Beberapa ayat al-Qur’an di atas dan masih banyak lagi ayat yang lain menjelaskan tentang kemuliaan martabat manusia, kebebasan dan kesetaraan manusia tanpa melihat latarbelakang asal usulnya, warna kulit, jenis kelamin bahasa dan sebagainya. Ini adalah konsekuensi logis dari doktrin Kemahaesaan Allah. Semua manusia dengan berbagai latarbelakangnya itu pada ujungnya berasal dari sumber yang tunggal, ciptaan Tuhan. Keunggulan yang dimiliki manusia satu atas manusia yang lain hanyalah pada aspek kedekatannya dengan Tuhan.
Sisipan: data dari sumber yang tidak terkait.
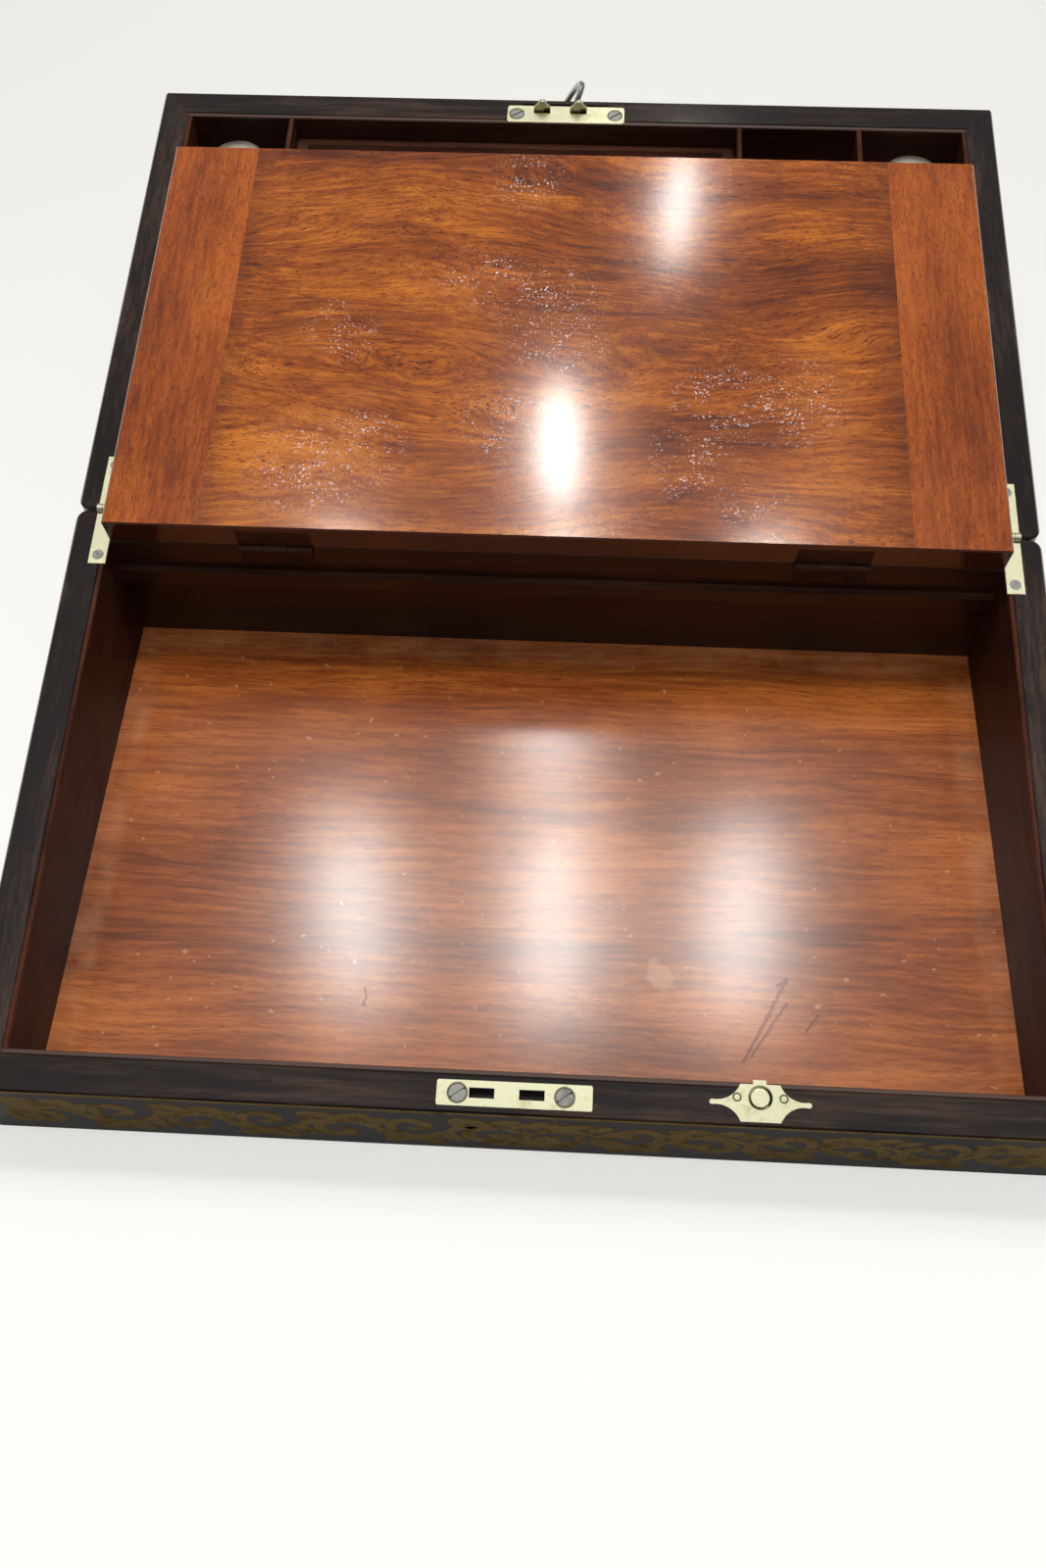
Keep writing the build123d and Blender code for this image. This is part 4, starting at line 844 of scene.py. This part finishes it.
lamp("lamp_key", (0.06, 0.19, 1.6), 0.14, 11.5, mirrored=False)
lamp("lamp_fill", (0.0, -0.5, 1.6), 0.5, 6.0, mirrored=False)
lamp("lamp_left", (-0.334, 0.39, lamp_height), 0.055, 2.7, length=0.28, turn=-0.4)
lamp("lamp_middle", (-0.012, 0.39, lamp_height), 0.05, 3.0, length=0.3)
lamp("lamp_right", (0.283, 0.4, lamp_height), 0.055, 2.7, length=0.28, turn=0.42)
lamp("lamp_board", (-0.03, 0.73, lamp_height), 0.055, 1.3, length=0.19, shape="ELLIPSE")
lamp("lamp_far", (0.149, 1.19, lamp_height), 0.05, 0.7, length=0.18, shape="ELLIPSE")
print("lamps:", len(bpy.data.lights))

# %% [markdown]
# The room is brightest straight above, dimmer behind and dark on the viewer's side. The surround only
# fades with the direction, because any form in it would show in the varnish. What the camera itself sees
# past the floor is plain pale.

# %% Surround
world = bpy.data.worlds.new("surround")
scene.world = world
world.use_nodes = True
w = Wires(world.node_tree)
ways = w.split(w.tree.nodes.new("ShaderNodeTexCoord").outputs["Generated"])
lean = w.math("ADD", ways["Z"], w.math("MULTIPLY", ways["Y"], 0.45))
overhead = w.span(lean, -0.1, 0.9, 0.1, 0.38)
overhead = w.math("ADD", overhead, w.span(ways["Z"], 0.84, 0.96, 0.0, 0.45))
seen = w.tree.nodes.new("ShaderNodeLightPath").outputs["Is Camera Ray"]
background = world.node_tree.nodes["Background"]
background.inputs["Color"].default_value = room_pale
w.put(background.inputs["Strength"], w.math("MAXIMUM", overhead, seen))
print("surround nodes:", len(world.node_tree.nodes))

# %% [markdown]
# The camera stands over the near edge and looks steeply down. Its place and angles were fitted to the
# corners of the box in the photograph, for a frame of 1067 by 1600.

# %% Camera
camera_place = (0.0134, -0.5285, 0.5454)
camera_turn = -0.0735
camera_tilt = 1.048
camera_roll = -0.0248
focal_pixels = 1420.8
frame_width = 1067
sensor = 36.0
data = bpy.data.cameras.new("camera")
data.sensor_fit = "HORIZONTAL"
data.sensor_width = sensor
data.lens = sensor * focal_pixels / frame_width
data.clip_start = 0.01
camera = bpy.data.objects.new("camera", data)
turned = Matrix.Rotation(-camera_turn, 4, "Z") @ Matrix.Rotation(quarter - camera_tilt, 4, "X")
camera.matrix_world = Matrix.Translation(camera_place) @ turned @ Matrix.Rotation(camera_roll, 4, "Z")
scene.collection.objects.link(camera)
scene.camera = camera
print("lens in mm:", round(data.lens, 2))

# %% [markdown]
Pernyataan-pernyataan al Qur-an dan hadits Nabi saw. di atas selanjutnya menjadi dasar Nabi saw untuk mendeklarasikan apa yang dikenal dengan “Shahifah Madinah”, “Mitsaq al Madinah” atau Piagam Madinah, pada tahun 622 M. Isinya meliputi kesepakatan-kesepakatan tentang aturan-aturan yang berlaku dalam masyarakat Madinah. Para ahli sejarah menyatakan bahwa Piagam Madinah ini adalah naskah otentik yang tidak diragukan keasliannya tentang prinsip-prinsip kemanusiaan universal. Sebagian menyatakannya sebagai deklarasi HAM pertama di dunia. 

Demikianlah, maka atas dasar itu semua, banyak pemikir muslim antara lain Dr. Nurcholish Madjid, dengan tegas menyatakan bahwa Hak-hak Asasi Manusia Universal (DUHAM) sesungguhnya mendapatkan inspirasi dan diilhami oleh ajaran-ajaran Islam. Islam adalah agama yang telah mendeklarasikan hak-hak dasar manusia jauh berabad lamanya sebelum DUHAM. Menurut Nurcholish "pandangan dasar kemanusiaan yang berasal dari Madinah tersebut diadopsi ke Eropa oleh Giovani Pico della Mirandola, filosof terkemuka zaman renaissance. Dia menyampaikan orasi tentang "Martabat Manusia" pada tahun 1486 di Roma di hadapan para sarjana Eropa. Dia dengan terang-terangan mengakui bahwa pikiran-pikirannya diperoleh dari bacaannya atas karya-karya intelektual muslim". (Nurcholish, Indonesia Kita, Universitas Paramadina, Jakarta, cet. III, 2004, hlm. 67).

Dengan penjelasan serba singkat di atas, kita dapat menyimpulkan bahwa Hak-Hak Asasi Manusia adalah sejalan dengan visi Islam, bahkan Islam telah memelopori prinsip-prinsip kemanusiaan ini jauh berabad sebelum dunia Barat mendeklarasikannya.